Let’s start with what’s “tight” about Secret Agent Jack Stalwart: Hunt for the Yeti Skull and Secret Agent Jack Stalwart: Mission to Find Max. While mystery books do exist for five-to-eight-year-olds, the Jack Stalwart books are the first series about a secret agent. And what kid doesn’t like a good secret agent story? Next, there are the covers. They’re bright, bold, and immediately attracted my students. Based on the cover alone, one student wanted to know where he could buy the books. Inside are several pages of information: a map showing the country where Jack will visit, information related to Jack’s destination and the stolen artifact, two pages from the Global Protection Force which Jack works for, descriptions of the agent gear available to Jack, and information about his family. Incidentally, his family knows nothing about Jack’s second life. And what kid doesn’t dream of a secret identity? Also, his brother used to work for the agency but throughout the series is missing in action. As for all the data, it made me sentimental for the popular 1980’s Carmen Sandiego computer games, where one plays the part of a detective who used geographical knowledge to capture criminals. Knowing that elementary-aged students often prefer nonfiction, I thought these informational pages would have great appeal—but perhaps that was the adult in me. While I studied the information, half my students just wanted to know where the first chapter began. The last “tight” feature about the Jack Stalwart series is that they are heavy in good action.

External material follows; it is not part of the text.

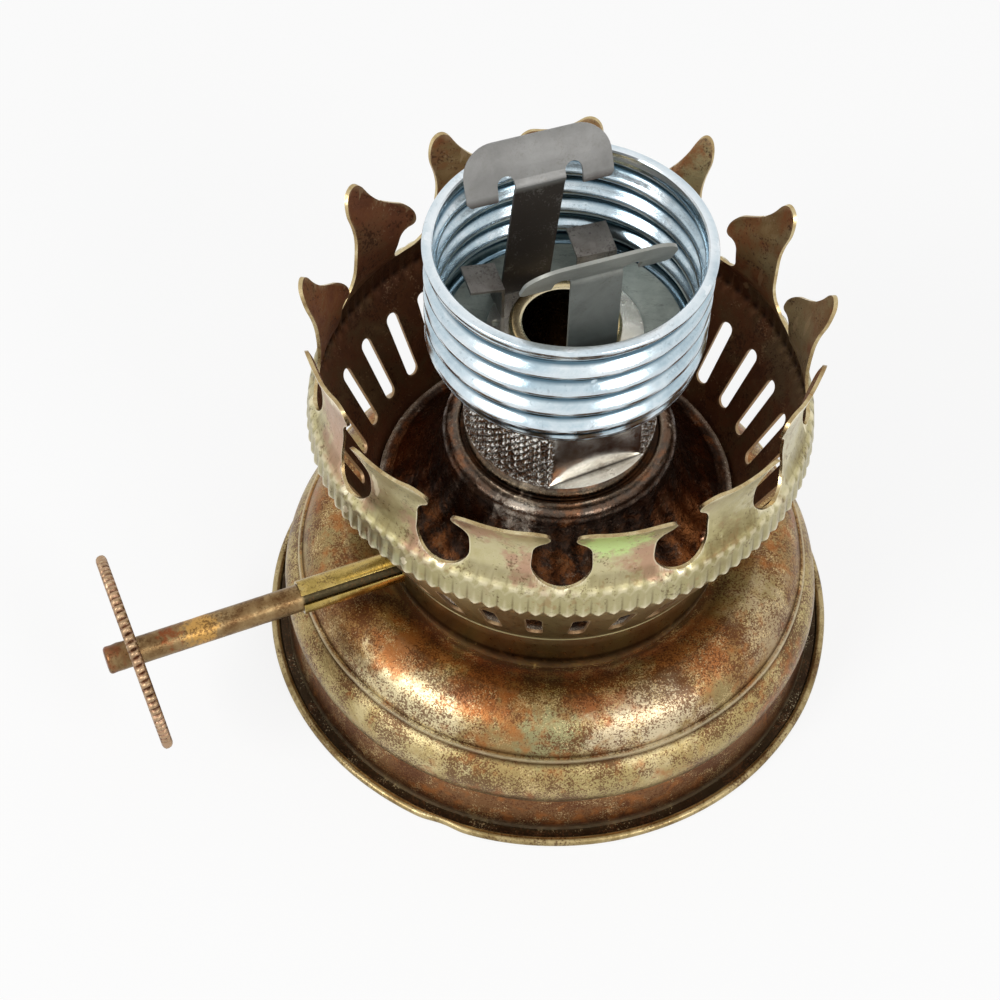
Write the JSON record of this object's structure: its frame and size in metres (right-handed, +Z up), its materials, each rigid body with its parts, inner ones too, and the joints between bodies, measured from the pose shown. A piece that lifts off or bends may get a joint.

While I wouldn’t rank action at the top of my favorite genres, I did grow up enjoying classics in the adventure genre. Moreover, I can easily site movie scenes that glued me to my seat while also looking incredibly fun. In other words, I appreciate well-crafted action! So do my students, who have reacted to these books with the same enthusiasm they normally reserve for sports. Any book that can turn my reluctant readers on to fiction wins my favor.

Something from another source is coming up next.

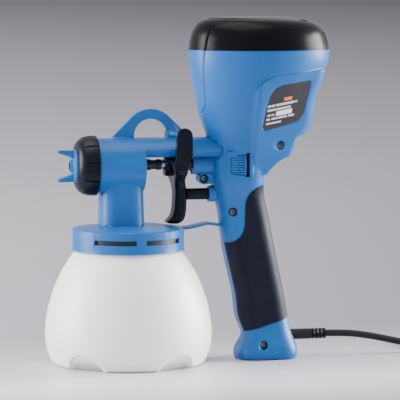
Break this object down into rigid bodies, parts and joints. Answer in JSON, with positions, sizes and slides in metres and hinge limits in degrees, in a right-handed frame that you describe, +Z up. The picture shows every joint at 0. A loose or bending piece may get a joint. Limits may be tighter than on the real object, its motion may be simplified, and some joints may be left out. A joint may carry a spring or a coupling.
{
  "type": "handheld turbine paint sprayer",
  "caption": "Corded hand-held turbine paint sprayer: domed motor head on a pistol handle, front barrel with air cap and trigger, paint cup below.",
  "frame": {"origin": "centre of the cup's round foot, on the surface the sprayer stands on", "axes": "+Z up, the nozzle sprays along -X, the handle and cord are at +X, the housing parting plane is Y = 0"},
  "size_m": [0.5164, 0.1698, 0.3018],
  "materials": {
    "blue_shell": "satin",
    "black_shell": "satin",
    "trigger_black": "satin",
    "soft_grip": "matt",
    "label": "satin",
    "cup_white": "satin",
    "steel": "brushed",
    "brass": "turned",
    "copper": "lacquered wire",
    "iron": "stamped",
    "natural_plastic": "satin",
    "dark_plastic": "matt",
    "foam": "open foam",
    "seal": "matt",
    "cord_black": "satin"
  },
  "bodies": {
    "sprayer": {"air_filter": "foam", "brush_holders": "brass", "clamp_screws": "steel", "cord_clamp": "dark_plastic", "cord_coil": "cord_black", "cord_lead": "cord_black", "cord_run": "cord_black", "cord_tail": "cord_black", "cover_screws": "steel", "cup_gasket": "seal", "cup_lid": "blue_shell", "fan_shroud": "natural_plastic", "field_windings": "copper", "fluid_nozzle": "dark_plastic", "grip_left": "soft_grip", "grip_right": "soft_grip", "gun_body": "blue_shell", "housing_left": "blue_shell", "housing_right": "blue_shell", "housing_screws": "steel", "label_plate": "label", "motor_bearings": "steel", "motor_bridge": "natural_plastic", "motor_field": "iron", "motor_plate": "natural_plastic", "needle_guide": "steel", "needle_packing": "seal", "needle_spring": "steel", "noise_capacitor": "dark_plastic", "packing_nut": "dark_plastic", "pickup_filter": "natural_plastic", "pickup_tube": "natural_plastic", "plug_blades": "brass", "plug_body": "cord_black", "plunger_spring": "steel", "power_switch": "dark_plastic", "stay_arm": "blue_shell", "strain_relief": "seal", "switch_wires": "cord_black", "thread_ring": "dark_plastic", "top_cover": "black_shell"},
    "trigger": {"trigger": "trigger_black", "trigger_pin": "steel"},
    "needle": {"fluid_needle": "steel", "needle_collar": "natural_plastic"},
    "plunger": {"switch_plunger": "trigger_black"},
    "flow_knob": {"flow_wheel": "blue_shell", "flow_screw": "steel"},
    "air_cap": {"air_cap": "blue_shell"},
    "front_ring": {"retaining_ring": "trigger_black"},
    "cup": {"cup": "cup_white"},
    "rotor": {"motor_shaft": "steel", "motor_armature": "iron", "commutator": "copper", "turbine_fan": "natural_plastic"}
  },
  "joints": [
    {"name": "trigger_hinge", "type": "hinge", "parent": "sprayer", "child": "trigger", "pos_m": [0.0453, 0, 0.1993], "axis": [0, -1, 0], "range_deg": [0, 12], "stiffness_Nm_per_rad": 1.5, "springref_deg": -6.88},
    {"name": "needle_slide", "type": "slide", "parent": "sprayer", "child": "needle", "axis": [1, 0, 0], "range_m": [0, 0.0055], "deforming": ["needle_spring"]},
    {"name": "plunger_slide", "type": "slide", "parent": "sprayer", "child": "plunger", "axis": [1, 0, 0], "range_m": [0, 0.012], "deforming": ["plunger_spring"]},
    {"name": "flow_turn", "type": "hinge", "parent": "sprayer", "child": "flow_knob", "pos_m": [0.0935, 0, 0.1732], "axis": [1, 0, 0], "range_deg": [0, 300]},
    {"name": "air_cap_turn", "type": "hinge", "parent": "sprayer", "child": "air_cap", "pos_m": [-0.043, 0, 0.1732], "axis": [1, 0, 0], "range_deg": [-90, 90]},
    {"name": "ring_turn", "type": "hinge", "parent": "sprayer", "child": "front_ring", "pos_m": [-0.036, 0, 0.1732], "axis": [1, 0, 0], "range_deg": [0, 180]},
    {"name": "cup_turn", "type": "hinge", "parent": "sprayer", "child": "cup", "pos_m": [0, 0, 0.1], "axis": [0, 0, 1], "range_deg": [0, 90]},
    {"name": "rotor_spin", "type": "hinge", "parent": "sprayer", "child": "rotor", "pos_m": [0.116, 0, 0.23], "axis": [0, 0, 1], "continuous": true}
  ],
  "couplings": [
    {"joint": "needle_slide", "follows": "trigger_hinge", "m_per_rad": 0.0261},
    {"joint": "plunger_slide", "follows": "trigger_hinge", "m_per_rad": 0.057}
  ]
}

Now for what’s not so “tight” about Secret Agent Jack Stalwart: Hunt for the Yeti Skull and Secret Agent Jack Stalwart: Mission to Find Max. I’m starting to realize that I need to read a greater variety of primary books. Greater exposure might just negate my number one problem: The writing style is, oh, so simple. Here is a sample paragraph: “Jack looked towards the glass exit doors. As always, his dad was waiting for him. Jack said goodbye to Richard and walked over to his father.” Yet it’s exactly this low vocabulary that  kept my students drawn to the Jack Stalwart books. Incidentally, my students are too old for picture books, but they also aren’t ready to read the majority of chapter books that the rest of their peers are reading. Herein lies  my conundrum as a resource teacher. Jack Stalwart books to the rescue! Nothing that I’ve read about the author indicates she deliberately set out to write high interest low vocabulary books, but that is how I’d categorize these books. Now what does all this mean for me as a reader? I found the “information dumps” intrusive. Jack also seemed able to find the bad guys and the stolen treasures far too easily, given that my tastes in action books run the gamut from Nancy Drew and the Hardy Boys series to Robert Louis Stevenson. Ultimately, the books for me were a fun one-time read.

However, if you’re looking for that perfect gift for young readers ready to move on from picture books (but are not quite ready for Harry Potter) the Secret Agent Jack Stalwart series is a great place to start. As for which book to begin with, each book in the series is standalone and so you could easily start with In Hunt for the Yeti Skull. In it, Jack and two fellow kid agents use climbing skills to tackle Mount Everest, while they look for a team of missing scientists who were carrying the first true Yeti skull. Who doesn’t wonder if this mysterious creature exists? You could also pick up any of the other twelve earlier books. A sample chapter for each of them is available on author Elizabeth Singer Hunt’s website. Then there’s Mission to Find Max, the last book in the series. As I noted above, Jack’s brother used to work for the agency but throughout the series is missing in action. In it, while renewing a search for his brother, Jack meets up with a girl agent and discovers King Tut’s diamond might be the clue to finding his brother. So, while I liked the Max book more than the Yeti one, I’d recommend keeping Max until the end; it sums up the series and will make a satisfying finish to an action-packed read.

My rating? Read it: Borrow from your library or a friend. It’s worth your time.

How would you rate this book?

Have a reluctant young reader on your holiday list? Post a comment to my review or interview to have a chance to win one of the final two Secret Agent Jack Stalwart books. You must live in the continental United States to enter. See the right column for more details.

2 Responses to "Secret Agent Jack Stalwart: Books #13 and #14"

This is another of your students. I’d like to win a Jack Stalwart book too.

I want to read Secret agent Jack Stalwart:Hunt for the Yeti skull because the cover makes me want to read this book. I enjoy this kinds of books, because picture on the cover makes it look super awesome. Also when my teacher told me about this book it made hook in and read it!!!!!